STATED GOAL
Return a copy of each line that holds the string "object".

EXTRACTED ENTRIES
--- start ---

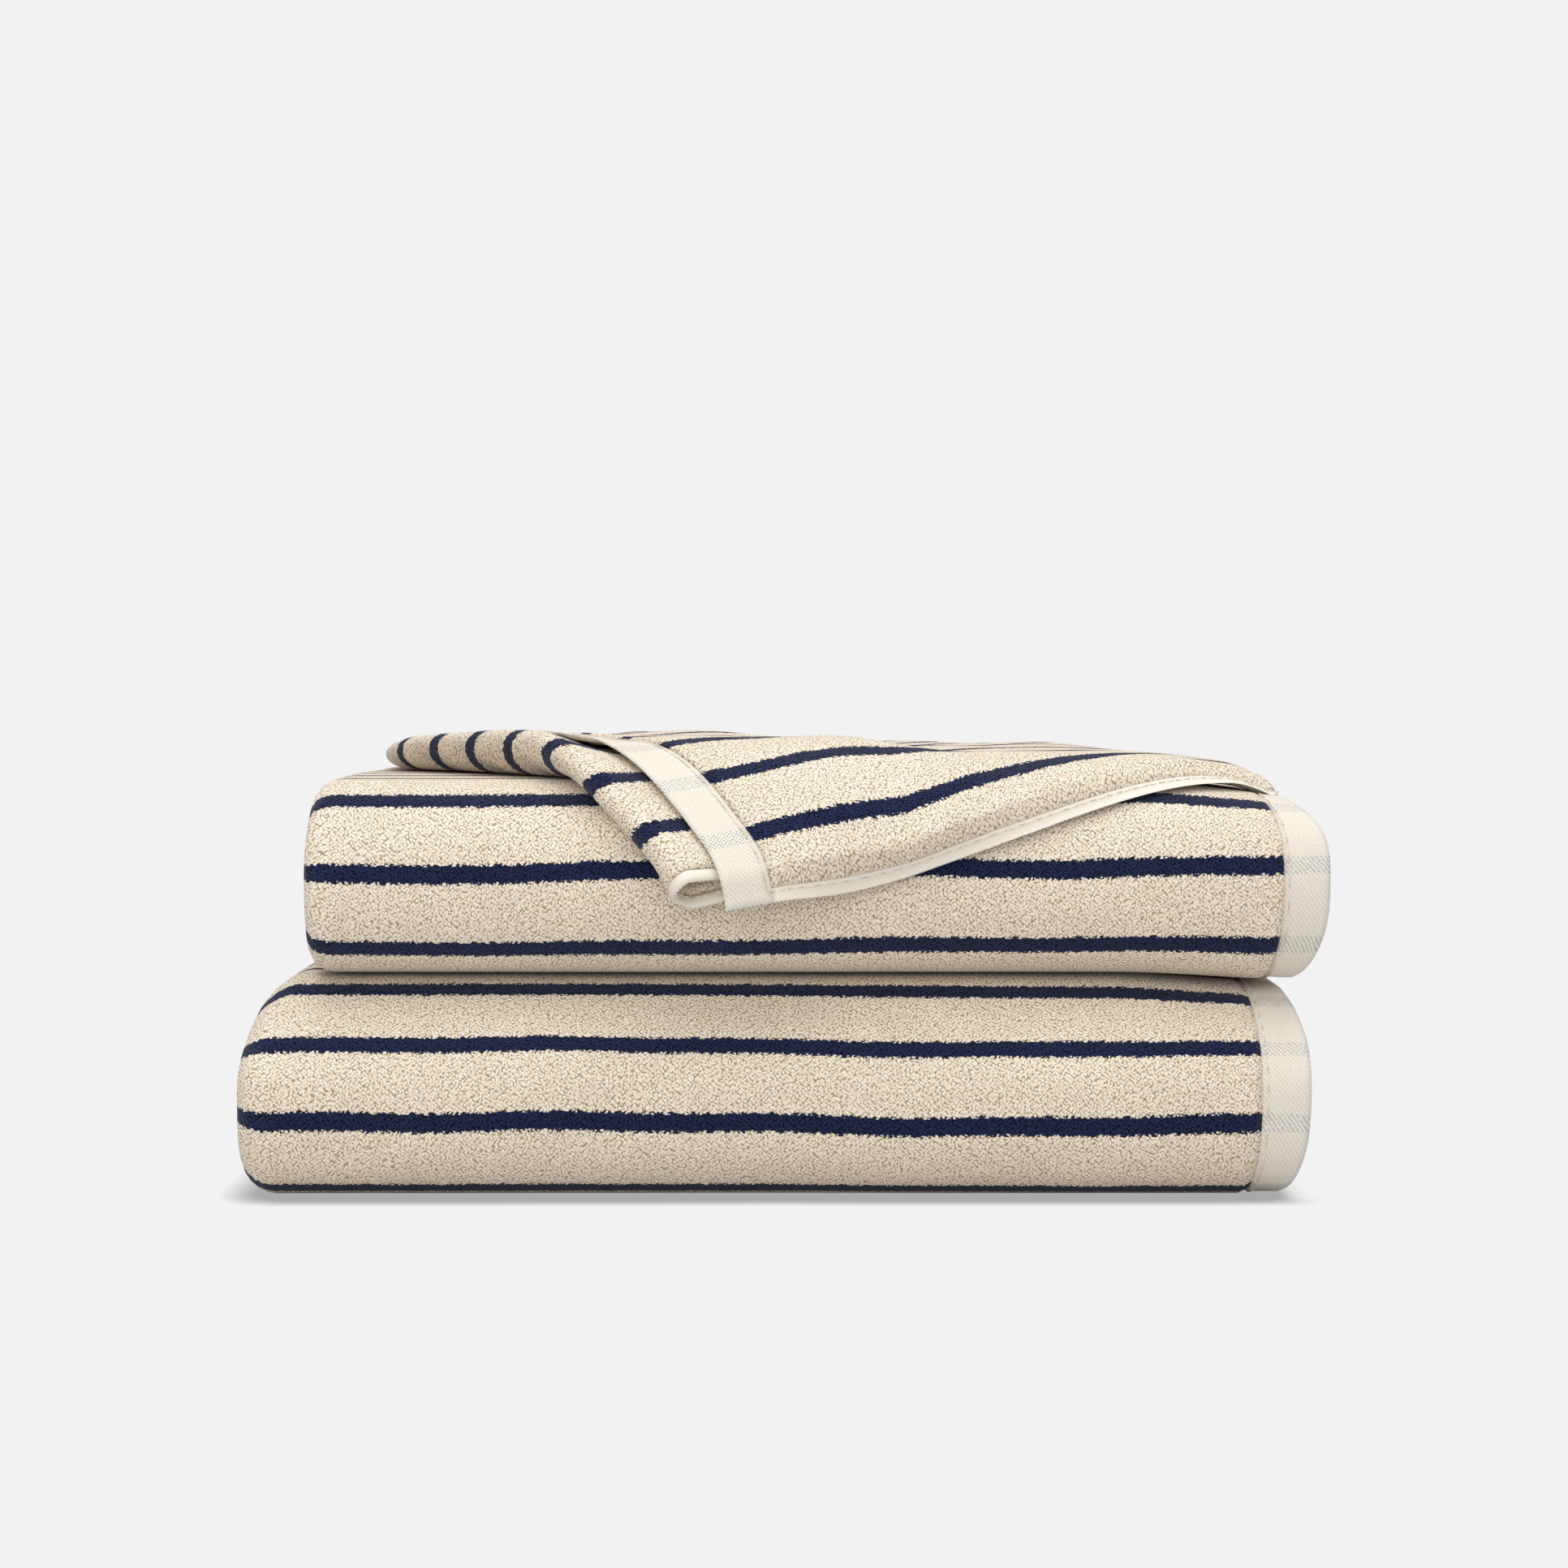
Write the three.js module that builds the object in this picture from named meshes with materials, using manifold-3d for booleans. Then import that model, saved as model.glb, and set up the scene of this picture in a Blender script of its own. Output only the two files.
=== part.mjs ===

--- end ---
--- start ---

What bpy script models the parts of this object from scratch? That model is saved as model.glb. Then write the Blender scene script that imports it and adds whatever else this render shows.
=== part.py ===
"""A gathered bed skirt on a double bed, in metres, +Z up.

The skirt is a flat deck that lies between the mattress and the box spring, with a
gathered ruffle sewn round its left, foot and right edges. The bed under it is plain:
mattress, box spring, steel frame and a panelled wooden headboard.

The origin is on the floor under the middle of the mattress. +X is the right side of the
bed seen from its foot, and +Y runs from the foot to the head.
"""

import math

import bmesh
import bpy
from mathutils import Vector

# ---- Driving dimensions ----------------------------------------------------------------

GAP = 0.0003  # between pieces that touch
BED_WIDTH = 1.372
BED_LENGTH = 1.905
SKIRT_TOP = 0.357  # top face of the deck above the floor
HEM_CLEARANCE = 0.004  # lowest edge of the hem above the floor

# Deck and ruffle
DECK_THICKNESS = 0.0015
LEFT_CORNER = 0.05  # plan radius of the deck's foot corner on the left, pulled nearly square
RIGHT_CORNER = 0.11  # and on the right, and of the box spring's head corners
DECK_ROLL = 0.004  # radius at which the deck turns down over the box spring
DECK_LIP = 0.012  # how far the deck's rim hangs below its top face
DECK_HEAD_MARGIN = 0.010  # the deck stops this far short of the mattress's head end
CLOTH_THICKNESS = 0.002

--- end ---
--- start ---

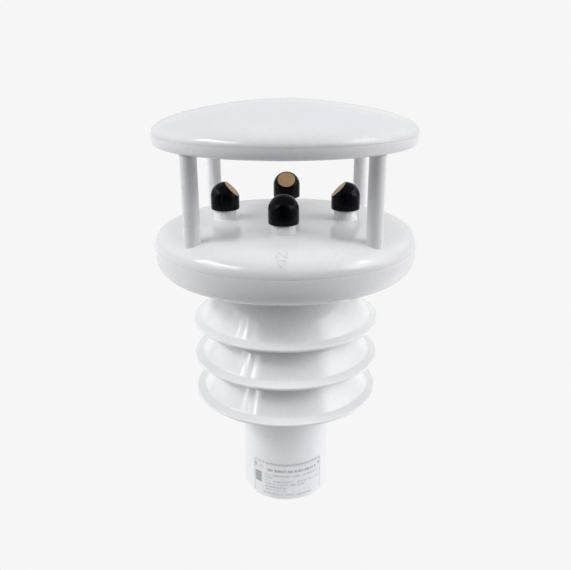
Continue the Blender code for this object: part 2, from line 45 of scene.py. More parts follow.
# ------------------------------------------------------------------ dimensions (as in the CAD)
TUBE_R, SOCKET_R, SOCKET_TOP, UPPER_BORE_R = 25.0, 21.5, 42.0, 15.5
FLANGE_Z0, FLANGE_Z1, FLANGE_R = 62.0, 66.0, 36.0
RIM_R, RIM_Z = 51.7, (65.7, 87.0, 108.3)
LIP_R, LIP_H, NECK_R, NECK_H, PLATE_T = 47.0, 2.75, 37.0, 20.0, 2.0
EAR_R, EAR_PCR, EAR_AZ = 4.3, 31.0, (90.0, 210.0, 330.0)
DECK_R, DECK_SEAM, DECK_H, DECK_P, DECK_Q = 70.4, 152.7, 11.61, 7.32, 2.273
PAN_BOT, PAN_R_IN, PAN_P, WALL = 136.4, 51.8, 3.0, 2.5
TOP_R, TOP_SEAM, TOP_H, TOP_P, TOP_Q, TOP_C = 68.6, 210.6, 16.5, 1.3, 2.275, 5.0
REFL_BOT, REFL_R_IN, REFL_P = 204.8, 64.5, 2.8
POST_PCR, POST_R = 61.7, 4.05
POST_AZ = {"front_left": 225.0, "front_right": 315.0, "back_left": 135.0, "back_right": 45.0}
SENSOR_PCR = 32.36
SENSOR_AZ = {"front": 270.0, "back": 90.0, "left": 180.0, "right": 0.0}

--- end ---

SOLUTION
Write the three.js module that builds the object in this picture from named meshes with materials, using manifold-3d for booleans. Then import that model, saved as model.glb, and set up the scene of this picture in a Blender script of its own. Output only the two files.
What bpy script models the parts of this object from scratch? That model is saved as model.glb. Then write the Blender scene script that imports it and adds whatever else this render shows.
Continue the Blender code for this object: part 2, from line 45 of scene.py. More parts follow.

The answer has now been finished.